Before proceeding with litigation, it is crucial to conduct a thorough cost-benefit analysis. This involves evaluating the potential financial and reputational costs against the likelihood of a favorable outcome. Legal counsel plays a pivotal role in this stage, offering expert advice on the strengths and weaknesses of the case, potential legal strategies, and the probable duration of the litigation process. For instance, in a loan dispute, a lawyer might assess the enforceability of the loan agreement and the likelihood of recovering the disputed amount through court proceedings. While litigation can be a last resort, it often provides a definitive resolution, backed by the authority of the judicial system.

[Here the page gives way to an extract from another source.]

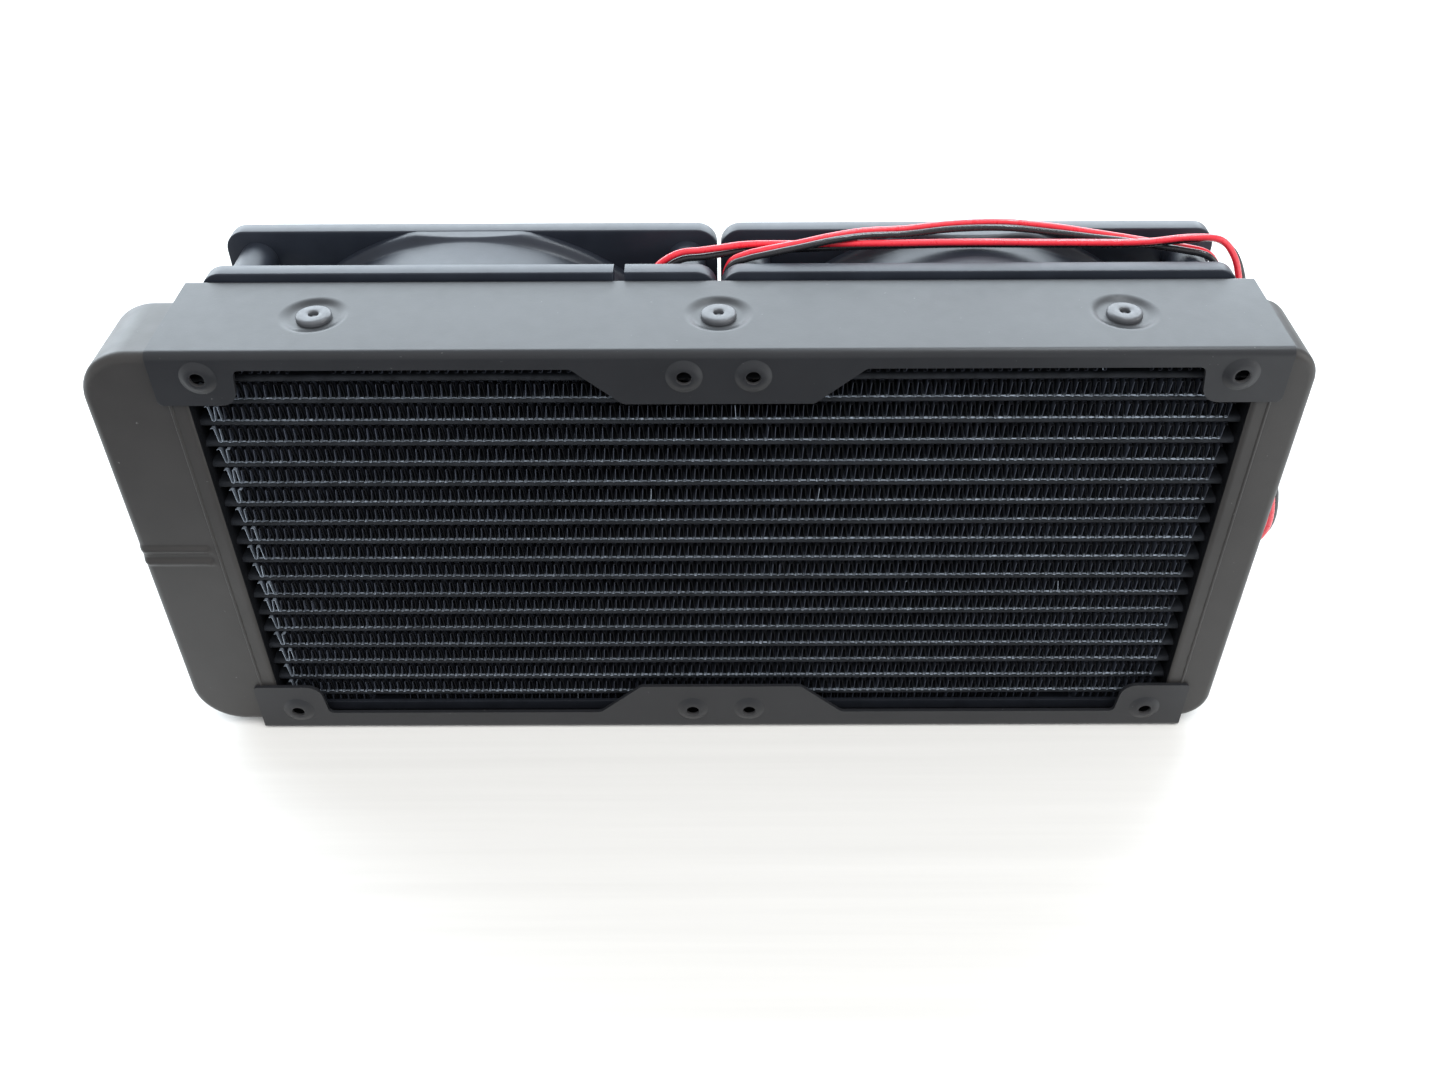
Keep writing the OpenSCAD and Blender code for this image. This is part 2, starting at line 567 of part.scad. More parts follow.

Communication with Stakeholders

Throughout the process of managing disputed liabilities, maintaining clear and transparent communication with stakeholders is paramount. Stakeholders can include employees, investors, customers, and suppliers, all of whom may be affected by the dispute. Keeping these parties informed helps to manage expectations and maintain trust, which is essential for the ongoing stability of the business. For example, in a tax liability dispute, informing investors about the steps being taken to resolve the issue can prevent panic and reassure them of the company’s commitment to compliance and financial health.

Effective communication involves not only disseminating information but also actively listening to stakeholders’ concerns and feedback. This two-way communication can provide valuable insights and foster a collaborative approach to resolving the dispute. Utilizing various communication channels, such as regular updates through emails, meetings, and reports, ensures that stakeholders are kept in the loop. Additionally, being transparent about the potential impacts of the dispute and the measures being taken to mitigate these impacts can help maintain confidence and support from all involved parties.